Existe uma tradução bíblica que utiliza a expressão:
“face a face” no lugar de “em frente”; “Maria Madalena e a outra Maria estavam ali, face a face, ao sepulcro”. Gosto desta tradução, pois ela é capaz de uma aproximação do que o sepultamento pode significar em nossas vidas: um face a face.
Se meditarmos o sepultamento de Cristo, devemos, neste momento, nos colocar face a face com um amor que nos constrange e que gera em nós um desejo de ser melhor, ser mais santo e viver uma verdadeira vida de cristão. Devemos sepultar nossos pecados e viver uma vida nova em Cristo Jesus.
Se olharmos para nossa vida e para nossas perdas, neste momento somos colocados face a face com uma realidade a qual não existe um outro remédio senão o tempo. Não no sentido de deixar o tempo “passar” para “curar” ou “superar a perda” esquecendo a pessoa que faleceu. A verdade é que , com o tempo, aprenderemos a lidar com o vazio que fica em nós. Porém, somos chamados a viver este tempo de luto com a esperança do céu e a certeza de que Cristo nos ajuda a continuar a caminhar. Aos poucos , a paz retornará.

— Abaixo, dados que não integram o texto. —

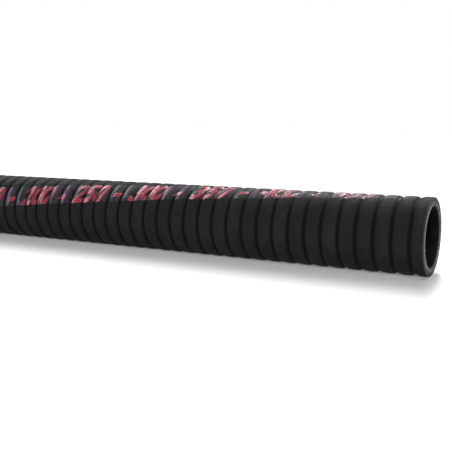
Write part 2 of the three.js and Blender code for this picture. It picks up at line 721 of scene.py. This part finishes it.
def layFloor():
    half = stage["floorSize"] / 2
    bm = bmesh.new()
    corners = [(-half, -half), (half, -half), (half, half), (-half, half)]
    bm.faces.new([bm.verts.new((x, y, floorHeight)) for x, y in corners])
    floor = pieceFrom(bm, "paleFloor")
    material, tree, shader = shaderTree("palePaper")
    shader.inputs["Base Color"].default_value = stage["floorColour"]
    shader.inputs["Roughness"].default_value = stage["floorRoughness"]
    shader.inputs["Specular IOR Level"].default_value = stage["floorSpecular"]
    shader.inputs["Emission Color"].default_value = (1, 1, 1, 1)
    # painted light: the paper glows, more in the shade beside the hose and not where the hose touches it
    openSky = skyOver(tree, stage["contactReach"], stage["contactRays"])
    glow = calculate(tree, "MULTIPLY", openSky, stage["floorGlow"])
    shade = skyOver(tree, stage["shadowReach"], stage["shadowRays"])
    lift = rescale(tree, shade, *stage["shadowStart"], 0.0, stage["shadowLift"])
    lift = calculate(tree, "MULTIPLY", lift, rescale(tree, shade, *stage["shadowEnd"], 1.0, 0.0))
    glow = calculate(tree, "ADD", glow, lift)
    place = placeOnObject(tree)
    distance = addNode(tree, "ShaderNodeVectorMath", {0: place}, operation="LENGTH").outputs["Value"]
    farOff = rescale(tree, distance, *stage["farReach"], 0.0, stage["farGlow"])
    tree.links.new(calculate(tree, "ADD", glow, farOff), shader.inputs["Emission Strength"])
    floor.data.materials.append(material)


def paperWorld():
    # plain white to the eye; the room's light is dim, and brighter low down behind the hose
    world = bpy.data.worlds.new("studio")
    bpy.context.scene.world = world
    world.use_nodes = True
    tree = world.node_tree
    tree.nodes.clear()
    direction = addNode(tree, "ShaderNodeTexCoord").outputs["Generated"]
    split = addNode(tree, "ShaderNodeSeparateXYZ", {0: direction})
    behind = rescale(tree, split.outputs["Y"], *stage["sweepBehind"])
    low = rescale(tree, split.outputs["Z"], *stage["sweepHeight"], 1.0, 0.0)
    sweep = calculate(tree, "MULTIPLY", behind, low)
    strength = calculate(tree, "MULTIPLY_ADD", sweep, stage["sweepLight"], stage["roomLight"])
    room = addNode(tree, "ShaderNodeBackground", {"Color": (1, 1, 1, 1), "Strength": strength})
    paper = addNode(tree, "ShaderNodeBackground", {"Color": stage["backdrop"]})
    seen = addNode(tree, "ShaderNodeLightPath").outputs["Is Camera Ray"]
    mix = addNode(tree, "ShaderNodeMixShader", {0: seen, 1: room.outputs[0], 2: paper.outputs[0]})
    addNode(tree, "ShaderNodeOutputWorld", {"Surface": mix.outputs[0]})


def keyLight(elevation, share):
    # a share counts on the floor, so a lower lamp is stronger
    lamp = bpy.data.lights.new("keyLight", "SUN")
    lamp.energy = stage["keyStrength"] * share / math.sin(math.radians(elevation))
    lamp.angle = math.radians(stage["keyAngle"])
    key = bpy.data.objects.new("keyLight", lamp)
    tilt = math.radians(90 - elevation)
    bearing = math.radians(180 - stage["keyBearing"])
    key.rotation_euler = (tilt, 0, bearing)
    bpy.context.collection.objects.link(key)


def softBox(name):
    lamp = bpy.data.lights.new(name, "AREA")
    lamp.size = stage[name]["size"]
    lamp.energy = stage[name]["power"]
    box = bpy.data.objects.new(name, lamp)
    box.location = stage[name]["place"]
    box.rotation_euler = (-box.location).to_track_quat("-Z", "Y").to_euler()
    bpy.context.collection.objects.link(box)


layFloor()
paperWorld()
for elevation, share in stage["keyBar"]:
    keyLight(elevation, share)
softBox("sideBox")
softBox("frontBox")
bpy.context.scene.view_settings.view_transform = "Standard"
print("floor and light set")

# frame

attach(hoseBody, "root")
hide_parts("hose")
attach(lengthMarks, "root")
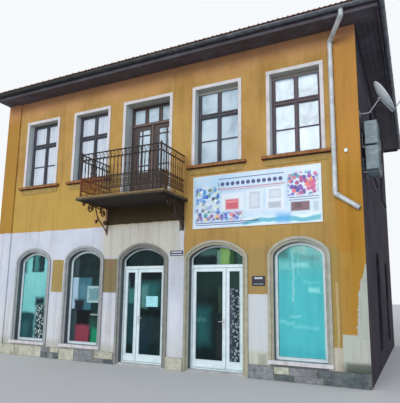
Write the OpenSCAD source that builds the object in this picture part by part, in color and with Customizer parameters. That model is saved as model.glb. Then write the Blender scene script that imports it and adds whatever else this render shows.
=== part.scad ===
/* [Building] */
// Length of the street front
length = 10360; // [10200:20:10900]
// Depth from the street front to the rear wall
depth = 8600; // [7600:50:10000]
// Height of the ground storey walls, up to the underside of the upper floor
ground_h = 3790; // [3600:10:4100]
// Height of the upper storey walls
upper_h = 3700; // [3400:10:4100]
// Thickness of the ground storey walls
ground_wall_t = 450; // [380:10:600]
// Thickness of the upper storey walls
upper_wall_t = 380; // [250:10:380]
// Thickness of the ground floor slab, which is also the doorstep
ground_floor_t = 60; // [40:5:65]
// Thickness of the upper floor
upper_floor_t = 220; // [160:10:260]
// Thickness of the attic floor boards over the upper storey
attic_floor_t = 60; // [40:5:80]
// How far the attic floor bears on the walls
attic_bearing = 120; // [80:10:200]

/* [Bays] */
// Place of the first window bay, as a share of half the front from its middle
bay1_share = -0.71525; // [-0.72500:0.00005:-0.71200]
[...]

Fico imaginando a cena após Jesus ser retirado da cruz. Tiveram que retirá-Lo dos braços quentes e aconchegantes de Nossa Senhora para colocá-Lo em um lugar frio e triste. Que dor Nossa Senhora deve ter vivido! Porém, essa dor de ver o Filho ser colocado no sepulcro não impediu Maria de continuar sua missão. Apesar da dor da morte de uma vida (de quem faleceu), uma outra que ainda vive precisa continuar. Nossa Senhora compreende a dor do luto e nos ajuda a seguir nosso caminho e nossa missão nesta terra.
Por fim, convido você a encerrar esta estação com a certeza de que o sepultamento de Cristo é também o sepultamento da culpa de nossos pecados e uma clara demonstração da misericórdia de Deus por nós. No que se refere às perdas daqueles que fazem parte da nossa vida, que possamos aproveitar o tempo que temos para amá-los, na certeza que o amor tem poder de ressurreição.